Identify the lines containing the word "context". Copy each one.
_ _ _ _ _
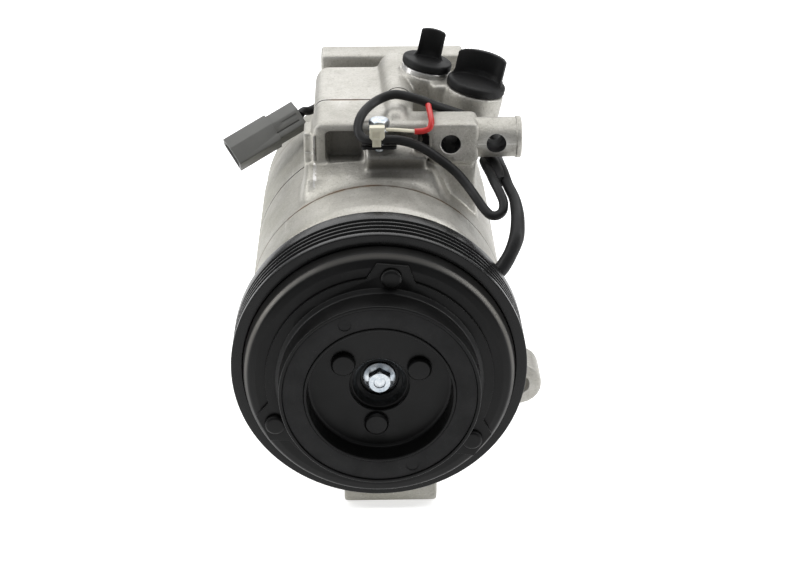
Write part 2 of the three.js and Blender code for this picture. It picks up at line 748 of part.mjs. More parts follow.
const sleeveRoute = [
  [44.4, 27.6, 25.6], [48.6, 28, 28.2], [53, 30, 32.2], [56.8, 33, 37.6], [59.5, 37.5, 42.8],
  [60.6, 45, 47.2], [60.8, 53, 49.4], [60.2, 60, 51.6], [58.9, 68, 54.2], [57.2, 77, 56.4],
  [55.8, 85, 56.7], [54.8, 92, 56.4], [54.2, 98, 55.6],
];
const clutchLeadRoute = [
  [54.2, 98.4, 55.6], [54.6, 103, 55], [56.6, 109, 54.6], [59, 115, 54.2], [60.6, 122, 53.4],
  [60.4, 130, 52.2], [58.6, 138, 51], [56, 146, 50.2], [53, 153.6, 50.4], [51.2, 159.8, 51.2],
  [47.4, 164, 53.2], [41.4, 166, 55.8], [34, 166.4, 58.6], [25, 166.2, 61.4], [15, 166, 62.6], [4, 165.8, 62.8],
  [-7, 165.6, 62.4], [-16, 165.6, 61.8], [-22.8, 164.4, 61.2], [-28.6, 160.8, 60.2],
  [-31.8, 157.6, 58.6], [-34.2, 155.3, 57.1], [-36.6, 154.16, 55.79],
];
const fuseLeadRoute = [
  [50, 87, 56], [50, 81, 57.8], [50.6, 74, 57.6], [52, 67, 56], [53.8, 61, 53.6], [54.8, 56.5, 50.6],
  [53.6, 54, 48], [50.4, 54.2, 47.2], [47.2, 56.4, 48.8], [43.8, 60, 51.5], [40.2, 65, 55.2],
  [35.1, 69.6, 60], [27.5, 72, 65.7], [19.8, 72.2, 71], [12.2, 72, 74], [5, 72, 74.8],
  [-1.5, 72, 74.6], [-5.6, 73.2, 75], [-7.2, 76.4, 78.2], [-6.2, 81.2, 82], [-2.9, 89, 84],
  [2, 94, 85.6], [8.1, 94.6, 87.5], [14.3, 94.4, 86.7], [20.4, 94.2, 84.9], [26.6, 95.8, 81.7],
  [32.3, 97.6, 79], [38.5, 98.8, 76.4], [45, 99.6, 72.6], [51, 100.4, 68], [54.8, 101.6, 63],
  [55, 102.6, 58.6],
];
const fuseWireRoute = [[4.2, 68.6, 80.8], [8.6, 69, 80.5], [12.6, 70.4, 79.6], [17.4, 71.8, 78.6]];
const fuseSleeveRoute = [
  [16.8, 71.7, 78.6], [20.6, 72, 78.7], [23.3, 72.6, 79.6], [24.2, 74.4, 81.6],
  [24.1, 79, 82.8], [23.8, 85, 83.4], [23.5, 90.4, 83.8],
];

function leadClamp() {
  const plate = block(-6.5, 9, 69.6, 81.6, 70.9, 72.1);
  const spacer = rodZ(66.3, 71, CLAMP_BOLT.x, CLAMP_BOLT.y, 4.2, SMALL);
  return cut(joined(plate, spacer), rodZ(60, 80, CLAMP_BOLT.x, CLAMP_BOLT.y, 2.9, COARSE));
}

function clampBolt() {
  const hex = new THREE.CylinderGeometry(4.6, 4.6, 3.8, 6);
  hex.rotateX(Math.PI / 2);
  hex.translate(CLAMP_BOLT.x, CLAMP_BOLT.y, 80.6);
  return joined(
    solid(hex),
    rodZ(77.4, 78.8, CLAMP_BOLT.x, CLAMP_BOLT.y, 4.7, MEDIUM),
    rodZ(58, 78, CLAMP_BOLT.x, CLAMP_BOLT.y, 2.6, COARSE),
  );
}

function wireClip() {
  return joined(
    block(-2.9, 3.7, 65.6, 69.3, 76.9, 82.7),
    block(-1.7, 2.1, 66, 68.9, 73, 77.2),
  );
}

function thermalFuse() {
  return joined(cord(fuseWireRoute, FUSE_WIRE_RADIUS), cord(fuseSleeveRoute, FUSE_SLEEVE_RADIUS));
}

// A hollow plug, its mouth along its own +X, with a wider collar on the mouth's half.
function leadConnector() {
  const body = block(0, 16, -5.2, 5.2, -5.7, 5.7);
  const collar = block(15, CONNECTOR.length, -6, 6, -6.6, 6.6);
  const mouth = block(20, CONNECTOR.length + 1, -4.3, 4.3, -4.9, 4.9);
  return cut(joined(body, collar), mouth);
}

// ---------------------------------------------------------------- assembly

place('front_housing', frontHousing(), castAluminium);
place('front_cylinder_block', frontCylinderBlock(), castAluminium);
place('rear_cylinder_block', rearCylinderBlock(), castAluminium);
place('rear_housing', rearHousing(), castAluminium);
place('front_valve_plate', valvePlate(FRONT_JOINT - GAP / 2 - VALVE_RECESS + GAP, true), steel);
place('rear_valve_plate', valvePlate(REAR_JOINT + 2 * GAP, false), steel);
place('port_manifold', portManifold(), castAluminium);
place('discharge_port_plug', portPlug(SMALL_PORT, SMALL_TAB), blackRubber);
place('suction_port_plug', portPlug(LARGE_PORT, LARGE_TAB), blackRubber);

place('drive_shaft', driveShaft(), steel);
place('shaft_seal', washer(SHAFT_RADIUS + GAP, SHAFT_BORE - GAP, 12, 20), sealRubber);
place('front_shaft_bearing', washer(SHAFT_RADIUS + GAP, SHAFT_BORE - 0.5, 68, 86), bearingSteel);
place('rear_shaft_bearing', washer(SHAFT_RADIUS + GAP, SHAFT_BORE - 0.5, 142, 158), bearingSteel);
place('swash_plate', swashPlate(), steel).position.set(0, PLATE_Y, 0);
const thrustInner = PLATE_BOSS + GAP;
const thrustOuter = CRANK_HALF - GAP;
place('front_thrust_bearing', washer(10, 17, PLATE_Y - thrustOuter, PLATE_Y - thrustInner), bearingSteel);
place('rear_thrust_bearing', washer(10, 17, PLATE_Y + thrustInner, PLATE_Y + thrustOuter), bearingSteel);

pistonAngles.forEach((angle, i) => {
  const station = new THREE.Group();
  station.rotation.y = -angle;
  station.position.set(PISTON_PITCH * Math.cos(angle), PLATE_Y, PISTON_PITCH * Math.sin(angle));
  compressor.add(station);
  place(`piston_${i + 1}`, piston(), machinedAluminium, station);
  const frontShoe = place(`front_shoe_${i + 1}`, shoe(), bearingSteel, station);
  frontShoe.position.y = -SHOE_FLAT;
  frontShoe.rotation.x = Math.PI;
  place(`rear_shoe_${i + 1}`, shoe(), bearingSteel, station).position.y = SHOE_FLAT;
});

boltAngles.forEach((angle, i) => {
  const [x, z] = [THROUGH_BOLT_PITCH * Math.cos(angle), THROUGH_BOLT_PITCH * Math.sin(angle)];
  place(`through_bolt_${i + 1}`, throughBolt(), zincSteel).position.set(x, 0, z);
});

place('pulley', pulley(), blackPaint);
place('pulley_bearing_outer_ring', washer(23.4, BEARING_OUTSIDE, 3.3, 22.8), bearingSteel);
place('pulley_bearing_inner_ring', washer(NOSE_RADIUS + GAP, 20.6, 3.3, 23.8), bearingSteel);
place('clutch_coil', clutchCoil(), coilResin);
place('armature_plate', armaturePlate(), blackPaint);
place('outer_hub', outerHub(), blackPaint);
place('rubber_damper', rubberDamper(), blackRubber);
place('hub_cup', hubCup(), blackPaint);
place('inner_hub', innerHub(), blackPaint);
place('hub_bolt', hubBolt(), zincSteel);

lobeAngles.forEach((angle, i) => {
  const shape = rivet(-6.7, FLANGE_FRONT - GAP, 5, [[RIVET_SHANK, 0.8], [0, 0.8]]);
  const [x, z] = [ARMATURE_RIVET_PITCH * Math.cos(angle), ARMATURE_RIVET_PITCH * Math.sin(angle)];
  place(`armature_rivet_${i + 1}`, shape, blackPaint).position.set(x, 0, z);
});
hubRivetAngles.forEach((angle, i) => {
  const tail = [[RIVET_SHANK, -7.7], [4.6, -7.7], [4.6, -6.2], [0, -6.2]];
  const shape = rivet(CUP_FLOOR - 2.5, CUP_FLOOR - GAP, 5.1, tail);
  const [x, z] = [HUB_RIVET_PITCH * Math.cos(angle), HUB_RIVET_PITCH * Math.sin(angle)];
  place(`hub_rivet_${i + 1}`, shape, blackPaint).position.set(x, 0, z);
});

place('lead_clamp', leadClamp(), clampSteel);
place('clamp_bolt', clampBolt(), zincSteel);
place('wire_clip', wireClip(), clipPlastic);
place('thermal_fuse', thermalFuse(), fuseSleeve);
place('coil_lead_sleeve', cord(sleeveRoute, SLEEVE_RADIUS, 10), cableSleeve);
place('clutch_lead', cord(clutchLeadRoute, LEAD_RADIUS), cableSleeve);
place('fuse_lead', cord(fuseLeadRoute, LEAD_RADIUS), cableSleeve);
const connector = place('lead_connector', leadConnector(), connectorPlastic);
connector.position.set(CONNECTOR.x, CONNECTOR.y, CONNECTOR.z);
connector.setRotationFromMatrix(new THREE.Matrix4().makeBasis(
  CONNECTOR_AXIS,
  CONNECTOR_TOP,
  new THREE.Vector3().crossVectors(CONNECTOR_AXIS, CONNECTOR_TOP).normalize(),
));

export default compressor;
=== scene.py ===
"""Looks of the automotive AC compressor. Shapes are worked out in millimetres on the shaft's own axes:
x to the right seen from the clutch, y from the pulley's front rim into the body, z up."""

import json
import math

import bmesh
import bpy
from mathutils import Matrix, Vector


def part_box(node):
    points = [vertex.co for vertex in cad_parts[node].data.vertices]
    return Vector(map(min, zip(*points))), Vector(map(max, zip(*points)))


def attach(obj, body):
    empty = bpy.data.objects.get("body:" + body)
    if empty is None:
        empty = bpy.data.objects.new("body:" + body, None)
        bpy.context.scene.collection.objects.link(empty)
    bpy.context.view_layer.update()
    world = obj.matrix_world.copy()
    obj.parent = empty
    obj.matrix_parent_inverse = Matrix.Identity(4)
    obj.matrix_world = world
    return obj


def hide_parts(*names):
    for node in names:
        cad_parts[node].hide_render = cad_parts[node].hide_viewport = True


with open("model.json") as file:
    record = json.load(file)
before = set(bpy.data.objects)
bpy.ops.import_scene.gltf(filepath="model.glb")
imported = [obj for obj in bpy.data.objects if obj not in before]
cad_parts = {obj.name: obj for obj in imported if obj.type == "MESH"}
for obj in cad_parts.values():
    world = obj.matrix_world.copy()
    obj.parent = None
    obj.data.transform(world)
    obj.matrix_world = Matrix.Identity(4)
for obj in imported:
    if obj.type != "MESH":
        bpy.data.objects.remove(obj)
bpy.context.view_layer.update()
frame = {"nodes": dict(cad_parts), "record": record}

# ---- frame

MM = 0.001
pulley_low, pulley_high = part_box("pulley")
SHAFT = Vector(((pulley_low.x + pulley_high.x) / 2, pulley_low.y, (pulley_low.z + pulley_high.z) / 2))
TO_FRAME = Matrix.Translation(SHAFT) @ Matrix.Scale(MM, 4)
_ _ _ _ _
*The solution*
        bpy.context.scene.collection.objects.link(empty)
    bpy.context.view_layer.update()
bpy.context.view_layer.update()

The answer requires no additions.